**PROBLEM STATEMENT**
Repeat the material in full. Keep every line exactly as it is.

--- START ---

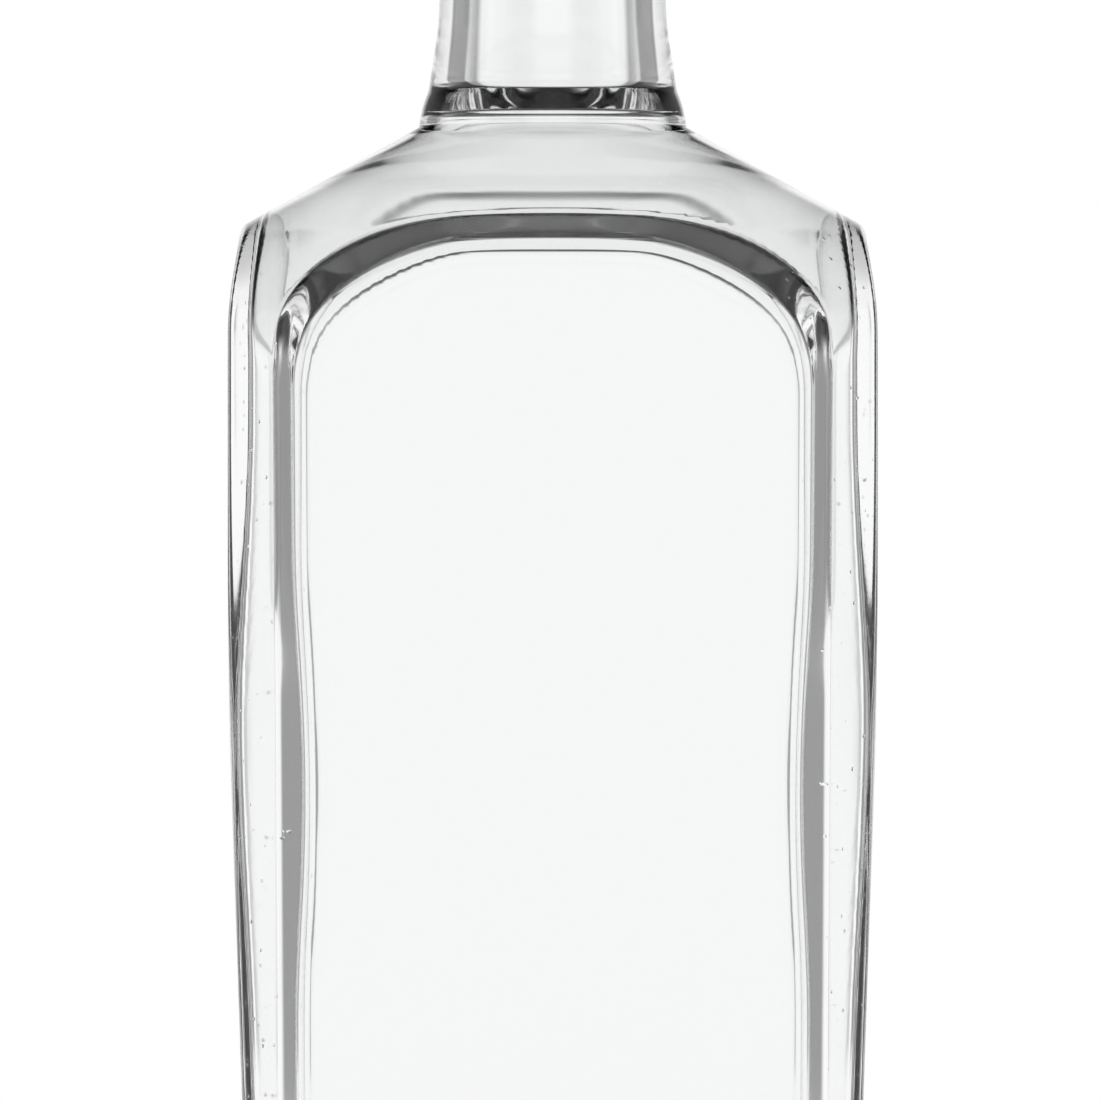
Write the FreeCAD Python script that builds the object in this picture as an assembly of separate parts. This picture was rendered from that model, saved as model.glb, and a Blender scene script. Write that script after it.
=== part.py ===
"""Gin bottle: one piece of clear blown glass, empty and open at the mouth.

The bottle stands on its base with +Z up and its broad panels facing -Y and +Y. The origin is at
the middle of the base. The body is a slightly tapered block with a flat arched panel on each broad
side, four bevels beside the panels and a sloping shoulder that turns from the block to a round
collar. A gently conical neck rises from the collar to a plain rounded lip.

All lengths are in millimetres and all angles in degrees.
"""

import FreeCAD
import Part
import math
import os

# Heights above the surface that the bottle stands on
BOTTLE_HEIGHT = 245.0
PANEL_TOP = 161.2        # crown of the arched panel
SHOULDER_EDGE = 160.0    # where the shoulder meets the sides
SHOULDER_TOP = 173.8     # where the shoulder meets the collar
SIDE_KINK_LOW = 97.0     # below this the sides taper towards the base
SIDE_KINK_HIGH = 148.0   # above this they lean in towards the shoulder
LIP_HEIGHT = 9.0         # height of the plain ring round the mouth
COLLAR_HEIGHT = 5.1      # height of the flared band under the neck

# Outside sizes of the body
BODY_WIDTH = 90.0        # between the sides, where the body is widest
BODY_DEPTH = 65.0        # between the panels at the shoulder
BASE_DEPTH = 62.4        # between the panels at the base
SIDE_TAPER = 0.034       # how far each side comes in for each millimetre down
SIDE_LEAN = 0.138        # how far each side comes in for each millimetre up, over the high kink
SIDE_SOFTNESS = 0.6      # blend at both kinks of the side
PANEL_INSET_TOP = 6.9    # from the widest part of the side in to the panel's edge, at the shoulder
PANEL_INSET_BASE = 7.8   # and at the base
BEVEL_ANGLE = 45.0       # between a panel and a bevel
HEEL_RADIUS = 5.0        # round the foot

# Shoulder
ROUND_POWER = 2.0        # exponent of the section at the collar, which is an ellipse
SQUARE_POWER = 2.9       # largest exponent further down, where it is nearly a rectangle
POWER_GAIN = 0.061       # how fast the exponent grows for each millimetre of drop
ARCH_SOFTNESS = 18.0     # blend between shoulder and bevel, which rounds the arch's corners

# Neck
COLLAR_DIAMETER = 37.5   # foot of the collar
COLLAR_STRAIGHT = 0.8    # height of the collar's upright foot
SHELF_DIAMETER = 36.3    # where the collar turns in to the neck
SHELF_HEIGHT = 3.3       # of that turn over the collar's foot
NECK_DIAMETER_LOW = 34.8     # just over the collar
NECK_DIAMETER_HIGH = 28.6    # just under the lip
NECK_FLARE_HEIGHT = 9.0      # over which the neck's foot flares out
NECK_DIAMETER_FLARE = 32.0   # at the top of that flare
LIP_DIAMETER = 30.4
LIP_RADIUS = 1.2         # rounding of the lip's edges
BORE_DIAMETER_MOUTH = 21.0
BORE_DIAMETER_NECK = 23.4    # at the top of the neck's flare
THROAT_DIAMETER = 24.4       # where the bore starts to open into the collar
THROAT_HEIGHT = 5.2          # of that place over the collar's foot
ROOT_DIAMETER = 32.6         # inside the collar
LEDGE_HEIGHT = 1.5           # from the collar's foot up to the slope from the root to the throat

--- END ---

**FINAL ANSWER**
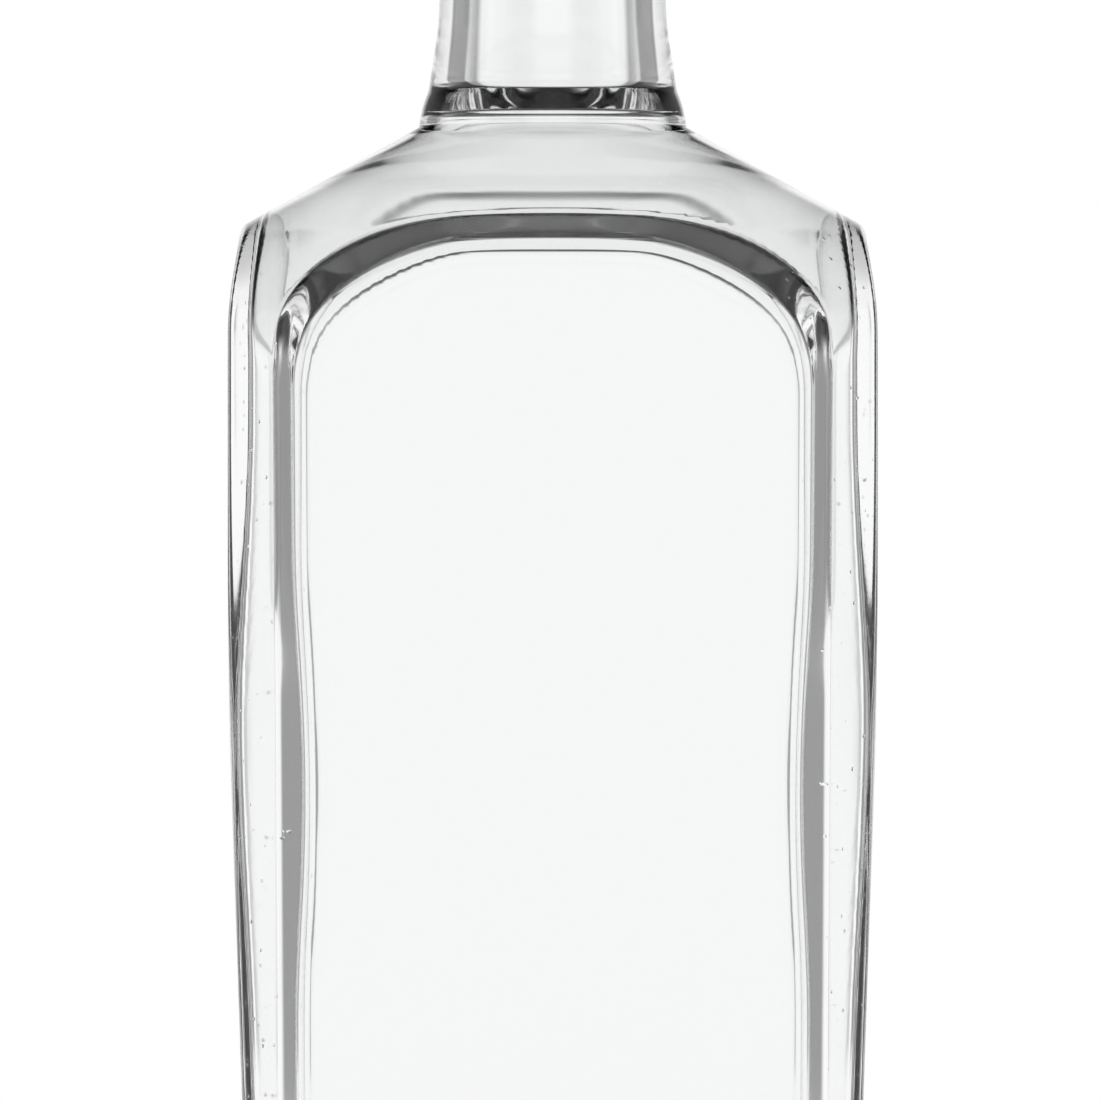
Write the FreeCAD Python script that builds the object in this picture as an assembly of separate parts. This picture was rendered from that model, saved as model.glb, and a Blender scene script. Write that script after it.
=== part.py ===
"""Gin bottle: one piece of clear blown glass, empty and open at the mouth.

The bottle stands on its base with +Z up and its broad panels facing -Y and +Y. The origin is at
the middle of the base. The body is a slightly tapered block with a flat arched panel on each broad
side, four bevels beside the panels and a sloping shoulder that turns from the block to a round
collar. A gently conical neck rises from the collar to a plain rounded lip.

All lengths are in millimetres and all angles in degrees.
"""

import FreeCAD
import Part
import math
import os

# Heights above the surface that the bottle stands on
BOTTLE_HEIGHT = 245.0
PANEL_TOP = 161.2        # crown of the arched panel
SHOULDER_EDGE = 160.0    # where the shoulder meets the sides
SHOULDER_TOP = 173.8     # where the shoulder meets the collar
SIDE_KINK_LOW = 97.0     # below this the sides taper towards the base
SIDE_KINK_HIGH = 148.0   # above this they lean in towards the shoulder
LIP_HEIGHT = 9.0         # height of the plain ring round the mouth
COLLAR_HEIGHT = 5.1      # height of the flared band under the neck

# Outside sizes of the body
BODY_WIDTH = 90.0        # between the sides, where the body is widest
BODY_DEPTH = 65.0        # between the panels at the shoulder
BASE_DEPTH = 62.4        # between the panels at the base
SIDE_TAPER = 0.034       # how far each side comes in for each millimetre down
SIDE_LEAN = 0.138        # how far each side comes in for each millimetre up, over the high kink
SIDE_SOFTNESS = 0.6      # blend at both kinks of the side
PANEL_INSET_TOP = 6.9    # from the widest part of the side in to the panel's edge, at the shoulder
PANEL_INSET_BASE = 7.8   # and at the base
BEVEL_ANGLE = 45.0       # between a panel and a bevel
HEEL_RADIUS = 5.0        # round the foot

# Shoulder
ROUND_POWER = 2.0        # exponent of the section at the collar, which is an ellipse
SQUARE_POWER = 2.9       # largest exponent further down, where it is nearly a rectangle
POWER_GAIN = 0.061       # how fast the exponent grows for each millimetre of drop
ARCH_SOFTNESS = 18.0     # blend between shoulder and bevel, which rounds the arch's corners

# Neck
COLLAR_DIAMETER = 37.5   # foot of the collar
COLLAR_STRAIGHT = 0.8    # height of the collar's upright foot
SHELF_DIAMETER = 36.3    # where the collar turns in to the neck
SHELF_HEIGHT = 3.3       # of that turn over the collar's foot
NECK_DIAMETER_LOW = 34.8     # just over the collar
NECK_DIAMETER_HIGH = 28.6    # just under the lip
NECK_FLARE_HEIGHT = 9.0      # over which the neck's foot flares out
NECK_DIAMETER_FLARE = 32.0   # at the top of that flare
LIP_DIAMETER = 30.4
LIP_RADIUS = 1.2         # rounding of the lip's edges
BORE_DIAMETER_MOUTH = 21.0
BORE_DIAMETER_NECK = 23.4    # at the top of the neck's flare
THROAT_DIAMETER = 24.4       # where the bore starts to open into the collar
THROAT_HEIGHT = 5.2          # of that place over the collar's foot
ROOT_DIAMETER = 32.6         # inside the collar
LEDGE_HEIGHT = 1.5           # from the collar's foot up to the slope from the root to the throat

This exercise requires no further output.